Dans les petites Antilles, une grande partie des libres de couleur vivait dans les villes et bourgs ruraux, alors qu’à Saint-Domingue ils étaient aussi nombreux parmi les planteurs de café des mornes. Partout, ils en vinrent à constituer une force économique non négligeable, en particulier en ville, grâce à leur implication dans l’artisanat, les transports, les services et le commerce. Cette mobilité socioéconomique ascendante bien réelle, y compris pour les femmes libres de couleur, contrastait avec une politique juridico-administrative de plus en plus ségrégationniste. 

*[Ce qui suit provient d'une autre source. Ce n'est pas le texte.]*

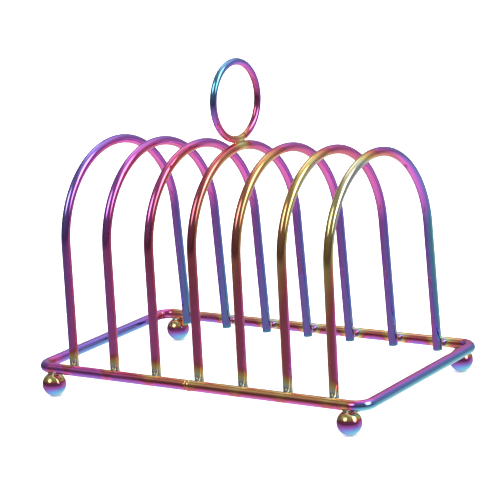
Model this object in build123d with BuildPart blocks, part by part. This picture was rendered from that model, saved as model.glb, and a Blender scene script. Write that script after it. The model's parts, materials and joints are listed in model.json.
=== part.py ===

Avec le temps, en particulier après 1763, les discriminations juridiques à l’encontre des libres de couleur, si elles pouvaient varier d’une colonie à l’autre, eurent tendance à se durcir et concernèrent un nombre de domaines croissants : le traitement judiciaire, le paiement de la capitation, les donations par des blancs, le service dans la milice, l’exercice de certains métiers, l’usage du patronyme et l’identification raciale, ou encore la gestion de l’espace public (la ségrégation à l’église, dans les lieux d’inhumation ou au théâtre). Ces mesures n’étaient cependant pas toujours respectées en pratique. D’autres n’étaient pas prévues par la loi (les mariages mixtes ne furent interdits qu’en Louisiane en 1724), mais s’imposèrent socialement (les mariages mixtes disparurent presque partout dans la seconde moitié du XVIIIe siècle, sauf dans la province du sud de Saint-Domingue). Dans les villes domingoises, les attaques de libres de couleur contre des blancs donnaient aussi lieu à des procès criminels et non pas civils comme celles des blancs contre des libres de couleur. Il n’est donc pas surprenant que les droits des libres de couleur furent un objet de revendications important au début de la période révolutionnaire et qu’il le redevint au XIXe siècle après le rétablissement de l’esclavage.